Thomas Hood wrote:
Saffron, the prehistoric paradigm for sexual reproduction was the agricultural sowing of seed. According to this view, since the male possessed the seed, he was the originator of life. Everything else follows from this paradigmatic assumption.
With respect to the cultures that claim intellectual descendance from ancient Greece, one of the most power evocations of this basic idea was Plato. Here is a link to Timaeus where the following passage is taken. (note: for those of us who come from cultures that do not claim descendence from Plato et al, there are other stories that explain the relationship between mind and matter very differently, and with very different results.)
http://www.gutenberg.org/dirs/1/5/7/157 ... tm#2H_SECT
"Wherefore also in men the organ of generation becoming rebellious and masterful, like an animal disobedient to reason, and maddened with the sting of lust, seeks to gain absolute sway; and the same is the case with the so-called womb or matrix of women; the animal within them is desirous of procreating children, and when remaining unfruitful long beyond its proper time, gets discontented and angry, and wandering in every direction through the body, closes up the passages of the breath, and, by obstructing respiration, drives them to extremity, causing all varieties of disease, until at length the desire and love of the man and the woman, bringing them together and as it were plucking the fruit from the tree, sow in the womb, as in a field, animals unseen by reason of their smallness and without form; these again are separated and matured within; they are then finally brought out into the light, and thus the generation of animals is completed."

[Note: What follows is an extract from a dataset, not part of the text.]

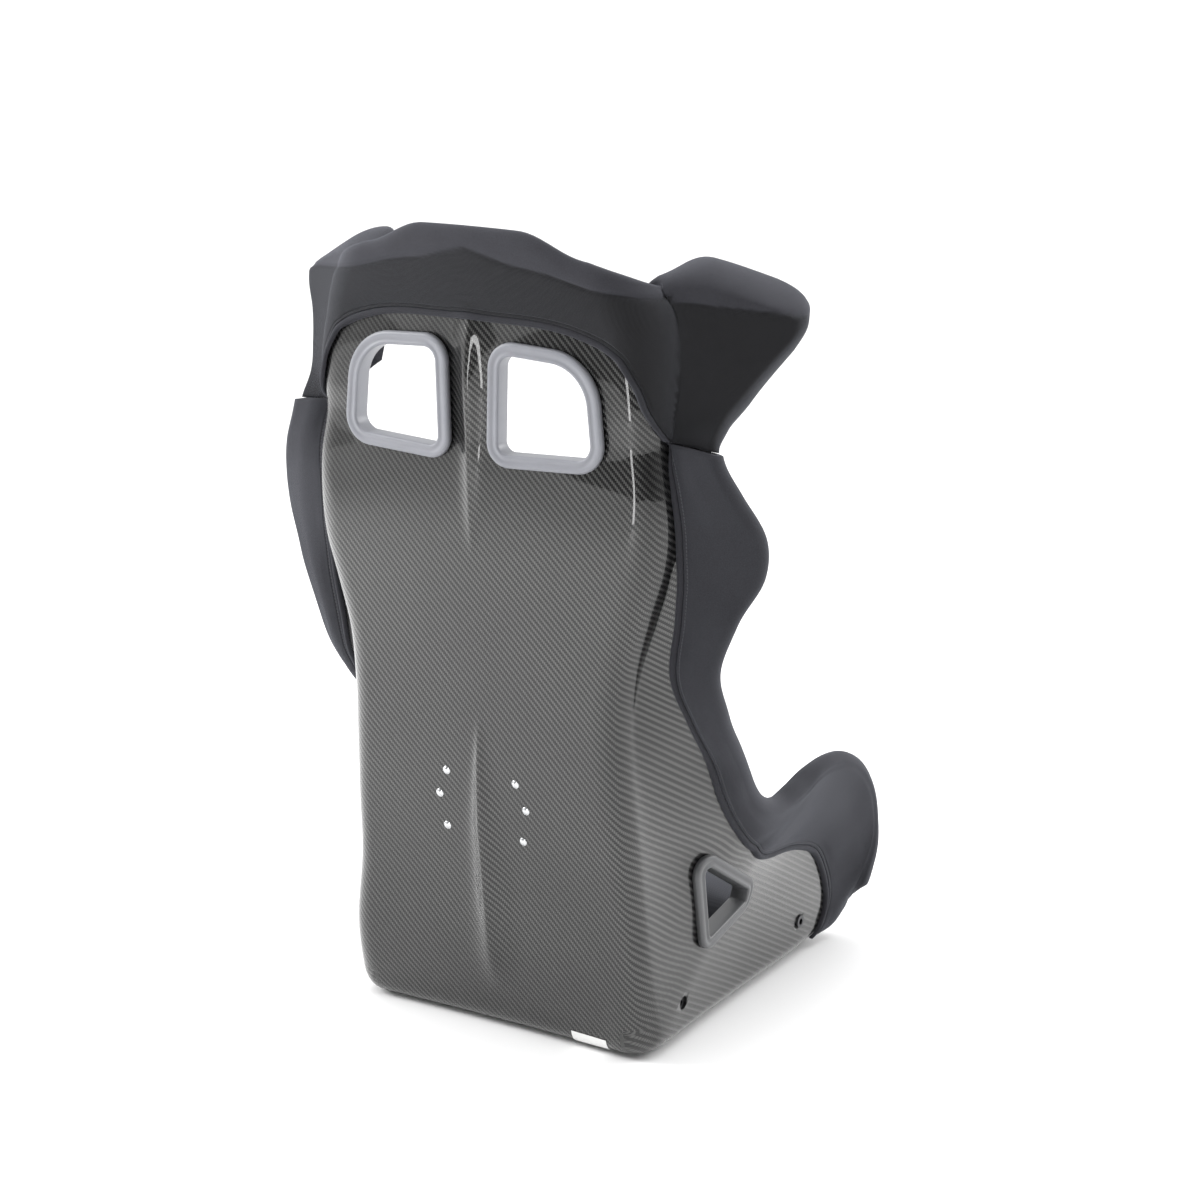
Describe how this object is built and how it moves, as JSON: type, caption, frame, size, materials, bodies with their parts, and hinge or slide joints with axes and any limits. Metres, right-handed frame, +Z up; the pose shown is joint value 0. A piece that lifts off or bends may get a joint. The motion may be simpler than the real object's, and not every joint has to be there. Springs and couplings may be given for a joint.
{
  "type": "competition bucket seat",
  "caption": "One-piece carbon bucket seat with padded head restraint wings, shoulder and thigh bolsters, harness slots and side mounts.",
  "frame": {"origin": "on the flat base plane, on the plane of symmetry, midway between the front and rear side-mount inserts", "axes": "+Z up, the occupant faces -Y, +X is the occupant's left"},
  "size_m": [0.6588, 0.5525, 0.946],
  "materials": {
    "carbon_laminate": "clear-coated 2x2 twill carbon laminate",
    "mesh_fabric": "black spacer mesh",
    "knit_fabric": "black brushed knit",
    "binding_fabric": "black elastic binding",
    "cushion_mesh_fabric": "black mesh fabric over foam",
    "pad_fabric": "black knit over foam",
    "hook_tape": "black hook-and-loop tape",
    "grey_plastic": "moulded, satin",
    "dark_grey_plastic": "moulded, satin",
    "black_plastic": "moulded, matt",
    "steel_insert": "zinc plated",
    "aluminium_plate": "mill finish",
    "rivet_metal": "bright domed heads",
    "label_film": "blank white film"
  },
  "bodies": {
    "seat_shell": {"shell": "carbon_laminate", "head_cover": "mesh_fabric", "side_cover_left": "knit_fabric", "side_cover_right": "knit_fabric", "head_hem": "binding_fabric", "side_hem_left": "binding_fabric", "side_hem_right": "binding_fabric", "head_pad": "pad_fabric", "shoulder_pad_left": "pad_fabric", "shoulder_pad_right": "pad_fabric", "hip_pad_left": "pad_fabric", "hip_pad_right": "pad_fabric", "upper_back_cushion": "cushion_mesh_fabric", "thigh_cushion": "cushion_mesh_fabric", "back_fastener_strips": "hook_tape", "seat_fastener_strips": "hook_tape", "shoulder_bezel_left": "grey_plastic", "shoulder_bezel_right": "grey_plastic", "shoulder_liner_left": "black_plastic", "shoulder_liner_right": "black_plastic", "lap_bezel_left": "dark_grey_plastic", "lap_bezel_right": "dark_grey_plastic", "lap_liner_left": "black_plastic", "lap_liner_right": "black_plastic", "crotch_bezel": "black_plastic", "mount_plate_left": "aluminium_plate", "mount_plate_right": "aluminium_plate", "mount_insert_rear_left": "steel_insert", "mount_insert_front_left": "steel_insert", "mount_insert_rear_right": "steel_insert", "mount_insert_front_right": "steel_insert", "brace_plate_left": "aluminium_plate", "brace_plate_right": "aluminium_plate", "brace_rivets": "rivet_metal", "label_plate": "label_film"},
    "seat_cushion_body": {"seat_cushion": "cushion_mesh_fabric"},
    "lumbar_cushion_body": {"lumbar_cushion": "cushion_mesh_fabric"}
  },
  "joints": [
    {"name": "seat_cushion_lift", "type": "slide", "parent": "seat_shell", "child": "seat_cushion_body", "axis": [0, 0, 1], "range_m": [0, 0.12]},
    {"name": "lumbar_cushion_pull", "type": "slide", "parent": "seat_shell", "child": "lumbar_cushion_body", "axis": [0, -1, 0], "range_m": [0, 0.1]}
  ]
}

This stuff goes along with Plato's idea of matter as empty without what is "really real" - that is Form (reason being the only way to perceive Form). Aristotle expressed this concept of matter as
materia prima. The basic idea for Plato is that women are essentially materia prima, dumb to the higher calling of reason and essentially an animal vessel for the growth and embodiment of form as it descends into the earthly plain. This "seeding," of course, is the role of men, who are, according to Plato, capable of reason. A good article about the concept of prime matter viz Aristotle is "Aristotle and Prime Matter: A reply to Hugh R. King" by Friedrich Solmsen. I originally got it from JSTOR so I can't provide a link to the text.